Cantor Fitzgerald has delivered one of the most ambitious — and methodical — valuation cases yet for a decentralized exchange protocol. In a 62-page institutional research report, the Wall Street firm outlined a long-term path for Hyperliquid’s HYPE token to reach a $200 billion market capitalization over the next decade.

Unlike typical crypto bull cases built on narrative momentum, Cantor’s framework relies on traditional equity-style modeling: revenue projections, market share assumptions, and earnings multiples. The report marks a significant shift in how legacy finance is beginning to evaluate decentralized trading infrastructure.

A Rare Wall Street Deep Dive Into DeFi Infrastructure

The report initiates formal coverage on Hyperliquid and its surrounding ecosystem, framing the protocol not as speculative DeFi, but as core market infrastructure comparable to global exchanges.

Cantor models Hyperliquid generating $5 billion in annual revenue within ten years, applying a 50x earnings multiple to arrive at a $200 billion valuation. While aggressive by traditional standards, the multiple reflects high-margin exchange economics, dominant liquidity, and network effects.

This approach distinguishes Cantor’s thesis from more promotional crypto research. The analysis treats Hyperliquid as a business — not a token narrative.

Hyperliquid’s Current Scale Already Rivals Major Venues

Hyperliquid operates a decentralized perpetual futures exchange built on a custom Layer-1 blockchain optimized for speed, execution, and capital efficiency.

Year-to-date in 2025:

Nearly $3 trillion in trading volume processed

Approximately $874 million in protocol fees generated

Crucially, around 99% of protocol fees are returned to the ecosystem via token buybacks and burns. This directly links platform usage to HYPE’s value accrual — a feature Cantor highlights as rare among both centralized and decentralized exchanges.

Liquidity Is the Durable Advantage

Cantor describes Hyperliquid as a potential “exchange of all exchanges.” The firm argues that liquidity — not incentives — ultimately determines where serious traders remain active.

While competitors may attract short-term volume through rewards, Cantor notes that so-called “point tourists” tend to migrate back toward platforms offering:

Deep order books

Tight spreads

Reliable execution during volatility

This dynamic gives Hyperliquid a defensible moat that compounds over time.

Scaling Toward $5 Billion in Annual Fees

The report assumes a 15% annual trading volume growth rate, with Hyperliquid reaching roughly $12 trillion in annual volume within ten years. Expansion into:

Spot markets

Additional perpetual products

HIP-3 market structures

could further accelerate revenue growth.

Cantor also emphasizes the asymmetric upside of even small market share gains. A 1% shift from centralized exchanges could add:

~$600 billion in annual trading volume

Over $270 million in additional yearly fees

This underscores how modest adoption shifts can have outsized economic impact.

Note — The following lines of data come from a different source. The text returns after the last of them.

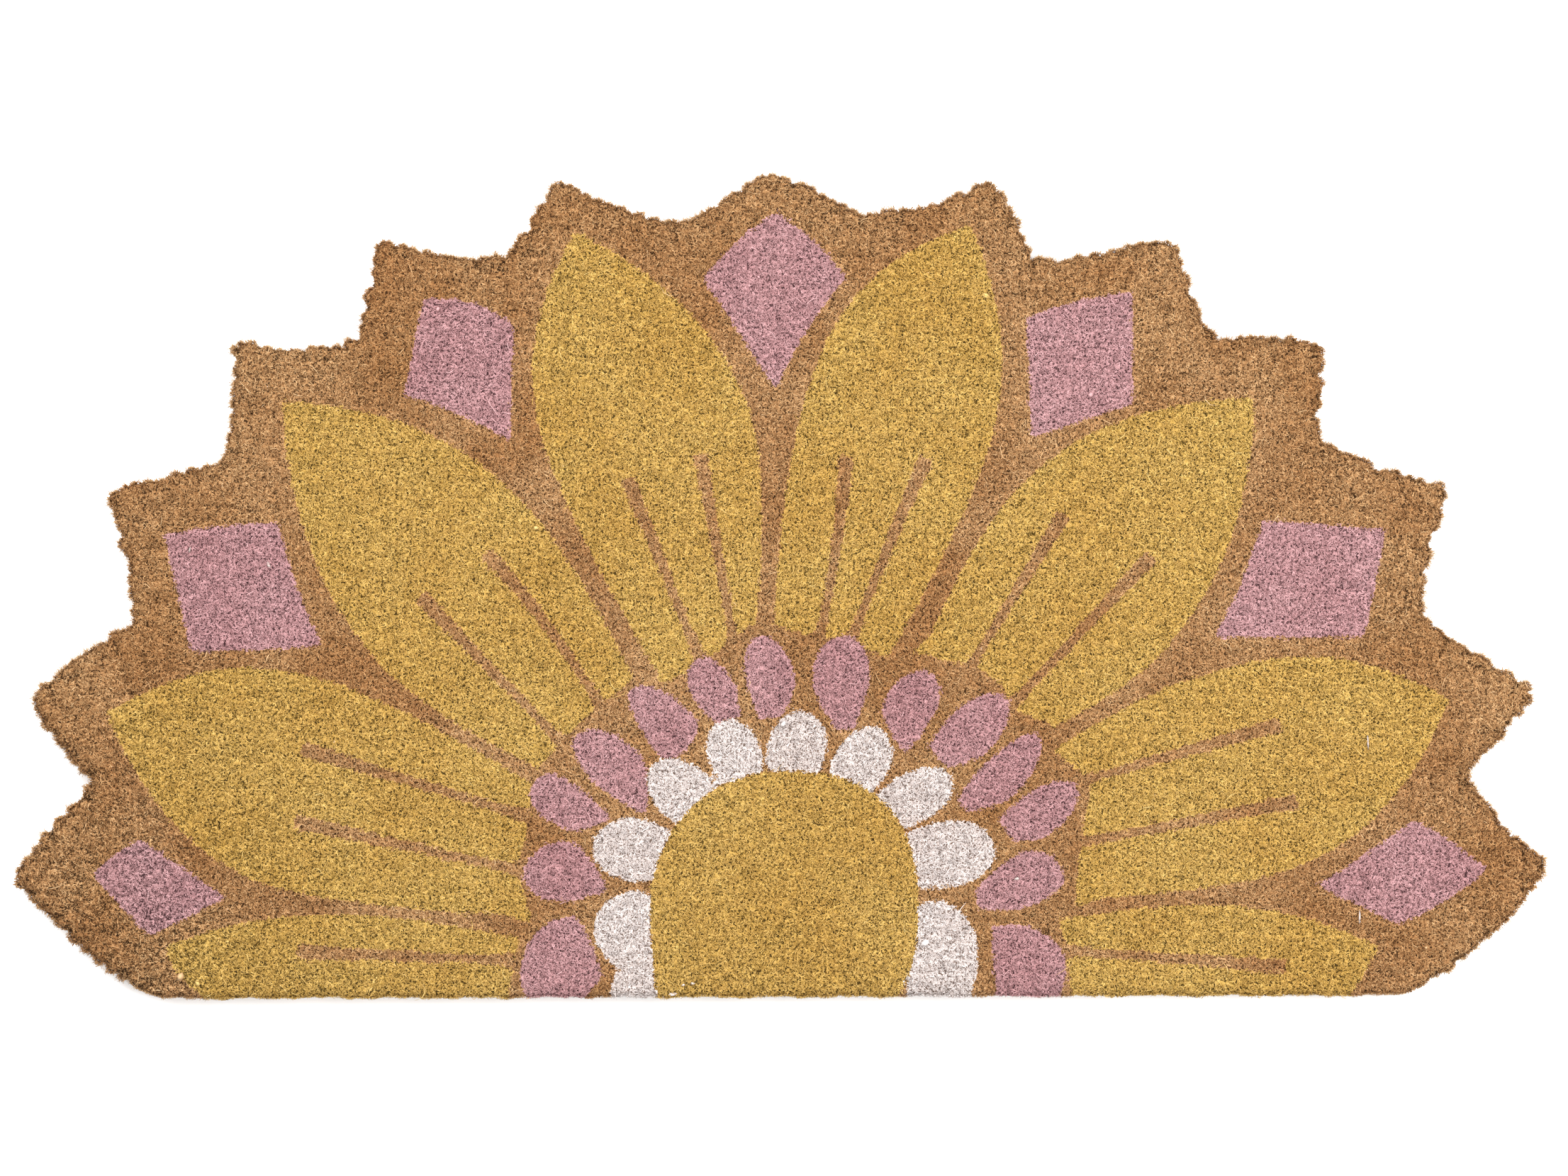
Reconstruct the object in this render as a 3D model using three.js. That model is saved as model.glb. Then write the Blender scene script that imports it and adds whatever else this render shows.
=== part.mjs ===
// A half-round coir doormat with a die-cut, thirteen-pointed rim. Millimetres, +Z up.
// The straight front edge runs along X on the -Y side, and the points of the rim fan out
// from a hub on the middle line, a little behind that edge. Clipped coir pile stands on a
// thin vinyl backing, and the two are one piece, so the mat is a single closed solid.
// The origin is under the middle of the mat, on the floor.

import * as THREE from 'three';

// Driving dimensions
const MAT_THICKNESS = 15;
const BACKING_THICKNESS = 2;
const ROUNDING = 9; // how far each side of a point or a valley its corner is eased
const SIDE_BULGE = 5; // how far the two sides belly out between the last points and the front
const FRONT_RIGHT = { x: 305.5, y: -41.5 }; // ends of the straight front edge, from the hub
const FRONT_LEFT = { x: -307.5, y: -43.2 };

// The points of the rim as the knife path turns at them, counter-clockwise from the right:
// angle in degrees from +X, reach from the hub
const POINTS = [
	{ angle: 3.2, reach: 375.5 },
	{ angle: 16.4, reach: 383.5 },
	{ angle: 32.5, reach: 387 },
	{ angle: 46.5, reach: 383 },
	{ angle: 60, reach: 381 },
	{ angle: 74, reach: 371.5 },
	{ angle: 91, reach: 362 },
	{ angle: 107, reach: 375.5 },
	{ angle: 121, reach: 384 },
	{ angle: 134.2, reach: 389.5 },
	{ angle: 148.5, reach: 390 },
	{ angle: 164, reach: 384 },
	{ angle: 177.3, reach: 378.5 },
];

// The valley between each point and the next: its depth under the chord from point to point,
// how far along that chord it lies, and how far its two flanks bow in (or, below 0, out)
const VALLEYS = [
	{ depth: 38.5, along: 0.58, bowBefore: 4, bowAfter: -4 },
	{ depth: 38, along: 0.5, bowBefore: 1.5, bowAfter: 4 },
	{ depth: 33, along: 0.66, bowBefore: 3.5, bowAfter: -0.5 },
	{ depth: 29, along: 0.5, bowBefore: -1.5, bowAfter: 2 },
	{ depth: 31.5, along: 0.67, bowBefore: 2, bowAfter: -1 },
	{ depth: 20, along: 0.6, bowBefore: 3, bowAfter: -1.5 },
	{ depth: 24, along: 0.38, bowBefore: -1, bowAfter: 5.5 },
	{ depth: 28, along: 0.37, bowBefore: -1, bowAfter: 6 },
	{ depth: 35, along: 0.42, bowBefore: -1, bowAfter: 4.5 },
	{ depth: 34, along: 0.53, bowBefore: 6, bowAfter: -1 },
	{ depth: 34.5, along: 0.52, bowBefore: 4, bowAfter: -1 },
	{ depth: 36, along: 0.45, bowBefore: -5, bowAfter: -1 },
];

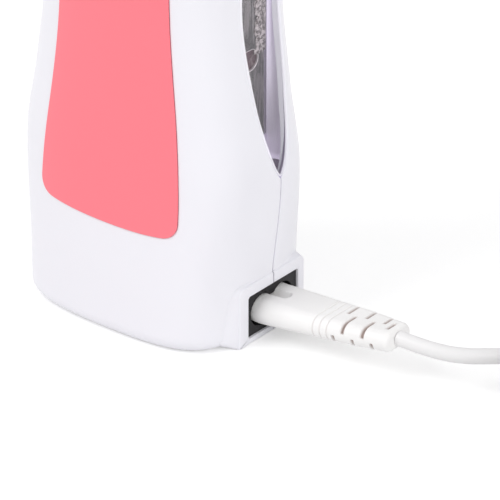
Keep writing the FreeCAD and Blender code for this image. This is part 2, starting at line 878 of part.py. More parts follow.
def draw_rectangle(sketch, width, height, corner):
    """A rounded rectangle, centred in the sketch: four sides joined by four tangent arcs."""
    half_w, half_h, r = 10.0, 6.0, 2.0
    centres = [
        (half_w - r, -half_h + r, -0.5),
        (half_w - r, half_h - r, 0.0),
        (-half_w + r, half_h - r, 0.5),
        (-half_w + r, -half_h + r, 1.0),
    ]
    sides = [
        ((-half_w + r, -half_h), (half_w - r, -half_h)),
        ((half_w, -half_h + r), (half_w, half_h - r)),
        ((half_w - r, half_h), (-half_w + r, half_h)),
        ((-half_w, half_h - r), (-half_w, -half_h + r)),
    ]
    for start, end in sides:
        sketch.addGeometry(Part.LineSegment(Vector(*start, 0), Vector(*end, 0)), False)
    for x, y, turn in centres:
        arc = Part.Circle(Vector(x, y, 0), Vector(0, 0, 1), r)
        sketch.addGeometry(Part.ArcOfCircle(arc, turn * math.pi, (turn + 0.5) * math.pi), False)
    for i in range(4):
        sketch.addConstraint(Sketcher.Constraint("Tangent", i, 2, 4 + i, 1))
        sketch.addConstraint(Sketcher.Constraint("Tangent", 4 + i, 2, (i + 1) % 4, 1))
        sketch.addConstraint(Sketcher.Constraint("Horizontal" if i % 2 == 0 else "Vertical", i))
    for i in (5, 6, 7):
        sketch.addConstraint(Sketcher.Constraint("Equal", 4, i))
    sketch.addConstraint(Sketcher.Constraint("Symmetric", 4, 3, 6, 3, -1, 1))
    measures = (
        (Sketcher.Constraint("Radius", 4, r), corner),
        (Sketcher.Constraint("DistanceX", 3, 1, 1, 1, 2 * half_w), width),
        (Sketcher.Constraint("DistanceY", 0, 1, 2, 1, 2 * half_h), height),
    )
    for constraint, text in measures:
        number = sketch.addConstraint(constraint)
        sketch.setExpression(f"Constraints[{number}]", bound(text))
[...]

Institutional Access Through Digital Asset Treasuries

Alongside HYPE itself, Cantor initiated coverage on two Hyperliquid-focused digital asset treasury companies:

Hyperliquid Strategies (PURR) — Price target: $5

Hyperion DeFi (HYPD) — Price target: $4

Both received Overweight ratings.

These entities hold HYPE tokens, generate staking yields, and offer regulated equity exposure to Hyperliquid’s economics. Cantor notes that both currently trade at discounts to net asset value, which it views as an attractive entry point for traditional investors seeking compliant exposure.

Market Skepticism Remains — For Now

Despite the bullish institutional framing, HYPE remains roughly 53% below its all-time highs. The disconnect highlights a familiar pattern in crypto: positioning often shifts before price reflects it.

As one observer put it:

> “Wall Street doesn’t waste 62 pages on protocols they think will die. $26.84 with Cantor’s reputation behind it is the setup.”

Whether or not the valuation ultimately materializes, the significance lies in who is making the case — and how.

A Broader Shift in TradFi’s Crypto Playbook

Beyond Hyperliquid itself, Cantor’s report signals a deeper change in how traditional finance is approaching crypto. By applying:

Revenue modeling

Cash-flow multiples

Infrastructure comparisons

the firm is treating decentralized perpetual exchanges as foundational financial venues, not fringe experiments.

As regulatory clarity improves and institutions seek on-chain exposure without custody risk, decentralized trading infrastructure may move from the periphery of crypto markets to their core.

Hyperliquid’s valuation debate is ultimately less about price targets — and more about whether DeFi is crossing the threshold into institutional legitimacy.